The Bossier Parish Police Jury made it over one obstacle in its doubling up as the parish’s Library Board of Control, but by no means is it out of the legal and political woods over that.
The Jury, unlike any other parish governing authority in the state, has inserted itself directly into Board affairs since 2016 by appointing its own to that. It grew increasingly bold in that regard and by 2023 all Board members were jurors. In public, at least one member has justified the complete takeover as necessary to safeguard children from unsupervised access to books with explicit sexual themes and descriptions.
A new statute aided in that task, which requires library systems to install a system that flags such material and gives parents the option of prohibiting their children from accessing that. That started as an initiative from the Attorney General’s office, then headed by Republican now-Gov. Jeff Landry, at present backed by GOP current Atty. Gen. Liz Murrill.
In support of that, Landry put out a document entitled “Protecting Innocence” that made the case for the law, which included a description of several works pitched at children questionable for unsupervised youth consumption – many of which were available in Bossier libraries without age restrictions. The report also stated that R.S. 42:64 “prohibits a member of the governing authority from serving in an office that they have the authority to appoint,” which would mean Bossier jurors couldn’t serve on the Board.
The AG website no longer links to this document or has it on there, perhaps because it reversed itself on this matter. Last week, Murrill’s office promulgated Opinion 24-0110, which actually appeared to combine two separate requests: one by me asking whether the Jury’s substituting its members for the Board was a case of dual officeholding and another by SOBO Live publisher Wes Merriott whether a juror – in this instance Republican Julianna Parks – could serve on the Bossier City Charter Review Commission without violating dual officeholding. Normally, an elected official only may ask for an AG opinion, but the one exception where anybody may ask is in instances of potential dual officeholding.
I made my request just about a year ago and Merriott’s was made not long after, and in both instances the AG found no violation. However, it reviewed only the dual officeholding statute and doesn’t evaluate matters under the Code of Governmental Ethics, which the Board of Ethics does.

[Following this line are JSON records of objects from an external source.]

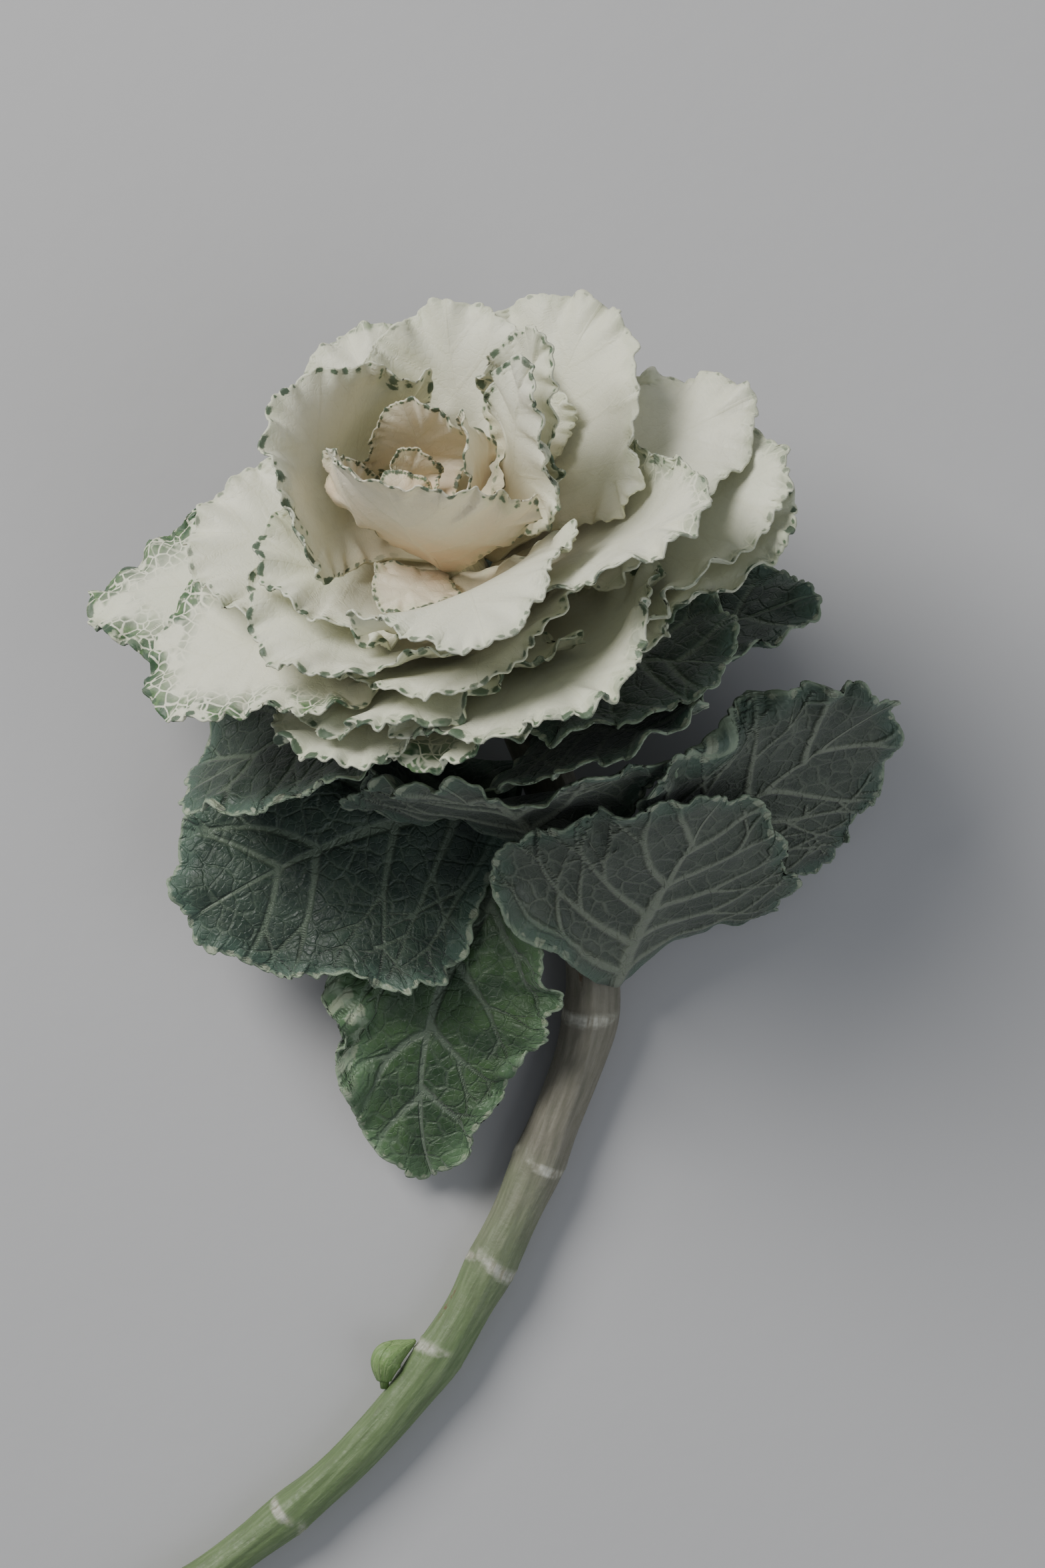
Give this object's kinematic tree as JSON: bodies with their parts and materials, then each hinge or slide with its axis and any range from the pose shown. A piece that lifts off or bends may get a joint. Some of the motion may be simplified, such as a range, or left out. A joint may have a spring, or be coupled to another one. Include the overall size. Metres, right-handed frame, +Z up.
{
  "type": "cut ornamental cabbage stem",
  "caption": "Cut stem of ornamental cabbage lying on its side: a rosette of frilled white leaves round a cream heart, looser veined green leaves below it, and a bent bare stem.",
  "frame": {"origin": "centre of the box's footprint, on the surface it lies on", "axes": "+Y from the cut end of the stem towards the head, +Z up from the surface it lies on"},
  "size_m": [0.1398, 0.2296, 0.0895],
  "materials": {
    "stem": "smooth waxy skin, grey-green above and pale green below, with whitish leaf scars",
    "bud": "smooth, satin",
    "heart_leaf": "matt cream leaf, tan in its folds, with fine green margin spots",
    "white_leaf": "matt white leaf with a crimped margin and green spots",
    "edged_leaf": "matt white leaf with green blotches and a green frilled margin",
    "green_leaf": "matt dark green leaf with pale veins and a pale serrated margin"
  },
  "bodies": {
    "root": {"stem": "stem", "side_bud": "bud", "heart_leaf_1": "heart_leaf", "heart_leaf_2": "heart_leaf", "heart_leaf_3": "heart_leaf", "heart_leaf_4": "heart_leaf", "heart_leaf_5": "heart_leaf", "heart_leaf_6": "heart_leaf", "heart_leaf_7": "heart_leaf", "heart_leaf_8": "heart_leaf", "white_leaf_1": "white_leaf", "white_leaf_2": "white_leaf", "white_leaf_3": "white_leaf", "white_leaf_4": "white_leaf", "white_leaf_5": "white_leaf", "white_leaf_6": "white_leaf", "white_leaf_7": "white_leaf", "white_leaf_8": "white_leaf", "white_leaf_9": "white_leaf", "white_leaf_10": "white_leaf", "white_leaf_11": "white_leaf", "white_leaf_12": "white_leaf", "white_leaf_13": "white_leaf", "white_leaf_14": "white_leaf", "edged_leaf_1": "edged_leaf", "edged_leaf_2": "edged_leaf", "edged_leaf_3": "edged_leaf", "edged_leaf_4": "edged_leaf", "edged_leaf_5": "edged_leaf", "edged_leaf_6": "edged_leaf", "edged_leaf_7": "edged_leaf", "green_leaf_1": "green_leaf", "green_leaf_2": "green_leaf", "green_leaf_3": "green_leaf", "green_leaf_4": "green_leaf", "green_leaf_5": "green_leaf", "green_leaf_6": "green_leaf", "green_leaf_7": "green_leaf", "green_leaf_8": "green_leaf", "green_leaf_9": "green_leaf", "green_leaf_10": "green_leaf", "green_leaf_11": "green_leaf", "green_leaf_12": "green_leaf"}
  },
  "joints": []
}
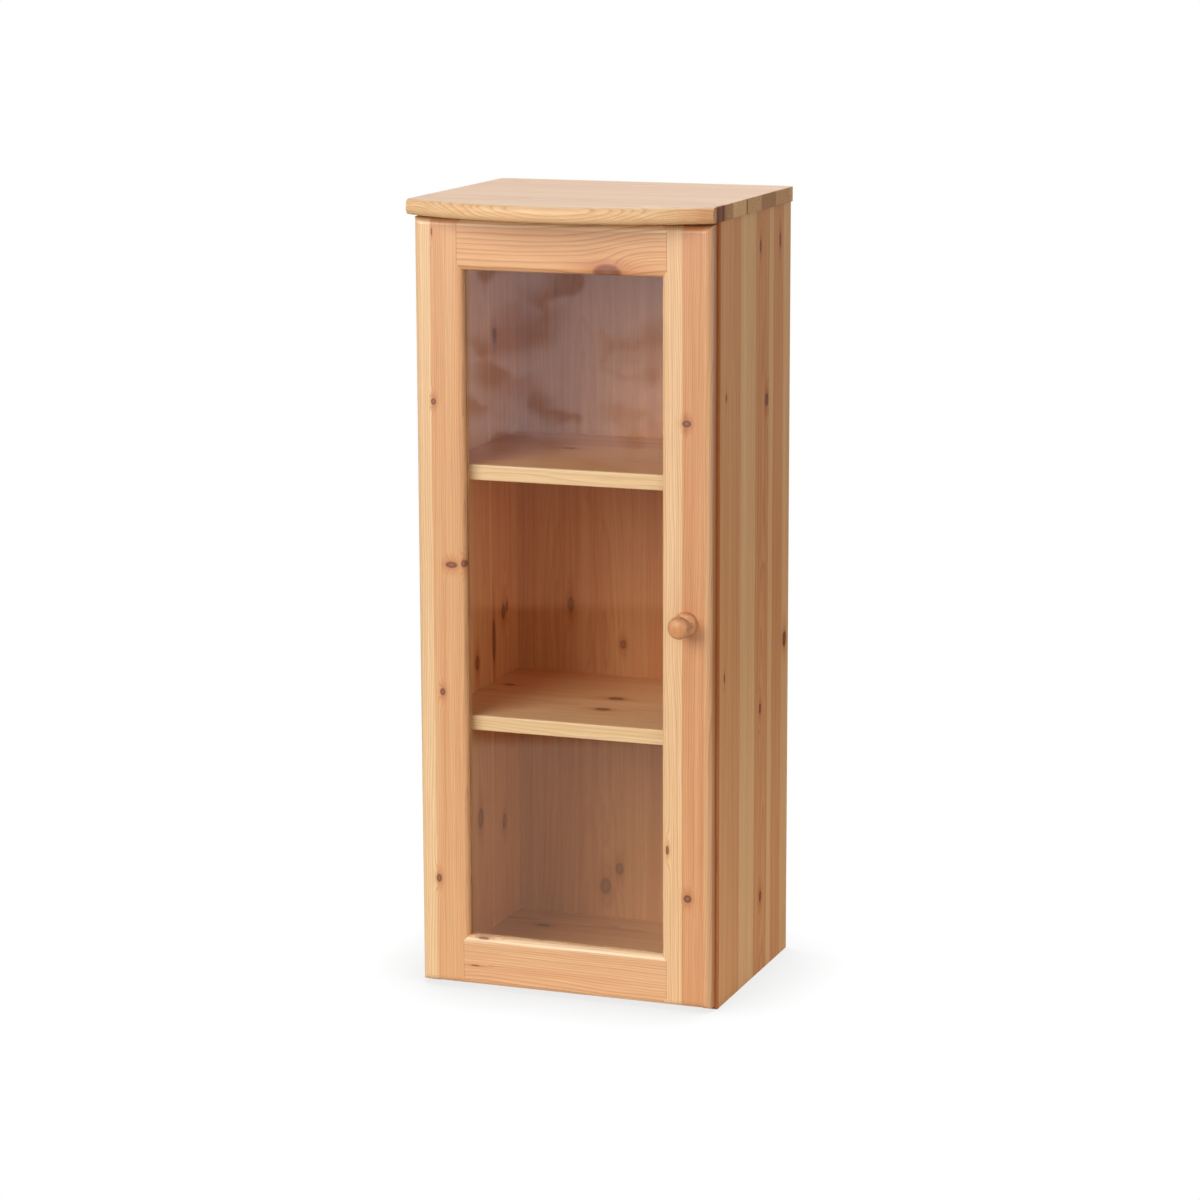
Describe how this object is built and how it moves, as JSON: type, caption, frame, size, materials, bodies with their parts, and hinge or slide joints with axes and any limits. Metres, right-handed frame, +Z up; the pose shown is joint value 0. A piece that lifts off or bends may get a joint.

So, the Jury is off the hook in at least that respect. Even if complying with the letter of the law, the spirit of the law would indicate citizens should comprise the Board, and perhaps legislation to the effect that jurors can’t serve on a board will come down the pike as early as next year.
But the Jury still is in legal trouble because starting this year it began seating all 12 jurors as Board members, in violation of state law that limits membership to as many as seven parish residents. Online, it lists all 12 as Board members. Of course, apparently it met this way only one time in January while pledging to meet again in February, which according to online records it never did. An inquiry made to the parish’s spokesman Rod White as to whether the Board met in February or anytime since has gone unanswered.
This legal issue aside, the Jury/Board also has courted political controversy over library affairs. Earlier this year supportive signage for renewing on Apr. 27 the parish millage dedicated for library matters at 7.43 mills appeared in seeming violation of both local and state law. The matter passed – only months later for the Jury to ratchet down the rate to a level more than offsetting rate increases for other millages seemingly to distract property owners from realizing, given the scope of library operations and capital outlay needs (mainly the new Central Library), that the tax had been too high to begin with and taxpayers overpaid for years.
And, as a recent investigation by an interest group revealed, three books that should fall under the new law as restricted from being available to children aren’t restricted so in Bossier Parish libraries (the report looked only at those three out of potentially many, and a large number of parish libraries across the state were in the same boat). If the rationale for the Jury takeover of the Board was to prevent this, jurors continue to fail in this regard.
Thus, the Jury may have skated on its Board takeover, but plenty of questions remain about the legality of this, the effectiveness in doing so, and whether part of the rationale in this was as a political ploy to make jurors seem like tax cutters instead of tax hogs taking more out of the hides of parish taxpayers than is justified.